Crows and other corvids are ingenious animals who have managed to adapt from forest life to suburbia relatively quickly. While many species have died off due to habitat loss, crows have learned to forage for trash and make use of lawns in order to survive.
These intelligent animals aren’t just remarkably good at adapting to the world around them–they may be an essential part of regrowing our forests. Members of the corvid family, such as Crows and Jays, are important animals when it comes to expanding forests.
Crows hoard seeds in little caches spread across wide areas. Although they bury many seeds, they don’t collect all of them again. These seeds often sprout, enabling large trees such as pines and oaks to get their seeds far from home.
Dr. Mario B. Pesendorfer did a research paper along with a team of other people on a related corvid, the Island Scrub Jay. This bird is extinct on many islands that once hosted them. The team wanted to prove how much of a difference reintroducing Jays to an island without them could have on the oaks. They ran a simulation model that accounted for spread from other animals as well as other factors, and compared how fast forests would regrow compared to where they were now.
They found that left alone, the oak forests wouldn’t expand very much at all, but with corvid help the forests could expand 281% over 100 years, and by 544% over 200 years. That’s a lot of growth!
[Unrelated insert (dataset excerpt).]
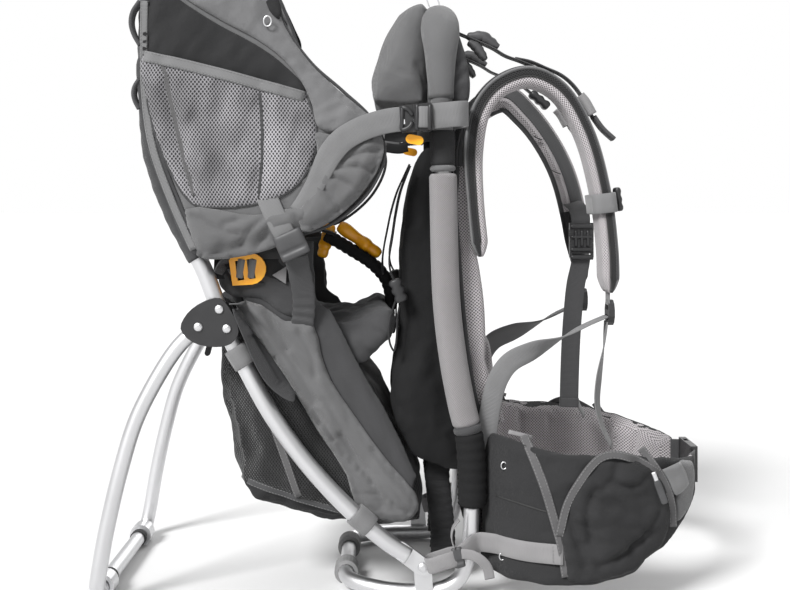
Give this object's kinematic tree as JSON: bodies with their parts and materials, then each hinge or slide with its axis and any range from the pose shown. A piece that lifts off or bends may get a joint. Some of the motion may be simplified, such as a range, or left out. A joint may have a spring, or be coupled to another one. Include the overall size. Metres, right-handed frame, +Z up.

Managing our forests is critically important. By planting food producing trees that corvids such as crows like, we can allow nature to do much of the planting for us. This has a side benefit of helping to move pines and oaks to areas that are more suitable for their growth, and by helping to recover fire-ravaged areas faster.
By paying attention to this animal’s unique behavior, we may be able to help regrow forests faster.